Make sure your sales team members know how to use your customer financing incentive to help close sales. They should communicate the affordability the payment plan offers, as well as the advantages of having the product now instead of a later date.

Your sales training should also help sales reps become well versed in how your financing program works and how to respond to questions about the program. Any comment or question sales reps get about price should open them to bring up financing options, starting with the lowest possible monthly installment.

Third-Party Financing Solutions to Consider

When looking for a financing company to partner with, be sure to read through their terms. Some companies require you to meet minimum sales thresholds or give away large chunks of financed purchases. The best small business customer financing solutions take no more than 5% of each financed sale.

Look into whether a financing company approves customers with less-than-good credit. Many customers looking for a more affordable option may not have high credit scores, so find a company that can service thess customers.

Choose a financing service that assumes the risk for you so that that customer non-payment won’t affect your bottom line. Also, ensure your financing partner’s application process is easy and seamless for your customers so that they don’t abandon their cart mid-way.
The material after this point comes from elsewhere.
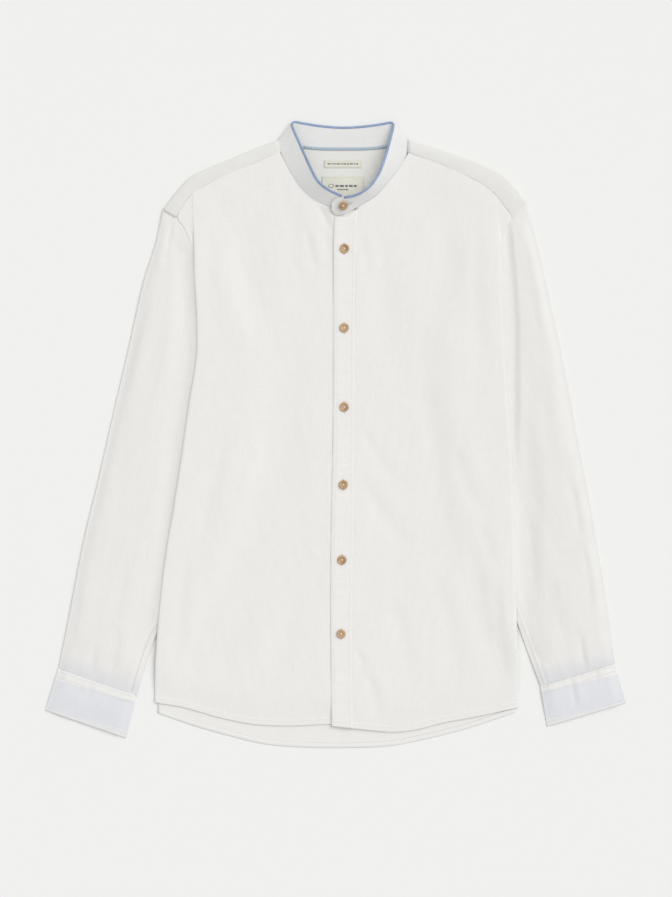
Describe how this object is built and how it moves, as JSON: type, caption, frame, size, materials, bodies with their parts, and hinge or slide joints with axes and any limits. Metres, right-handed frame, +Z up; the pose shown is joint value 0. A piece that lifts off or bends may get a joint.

Here are some third-party financing services to consider:

  • Viabill
  • Openpay
  • Afterpay
  • Paypal financing
  • Zipmoney
  • Ginoapay
  • Simpl
  • Zest

Staying Competitive in Option-Driven Consumer Markets

Today’s customers are accustomed to options, and they know how to do their research to find the best deals. In the online shopping economy, offering customer financing solutions can give you a more competitive edge. A great customer financing partner can enable you to raise your sales quota with minimal overhead investment.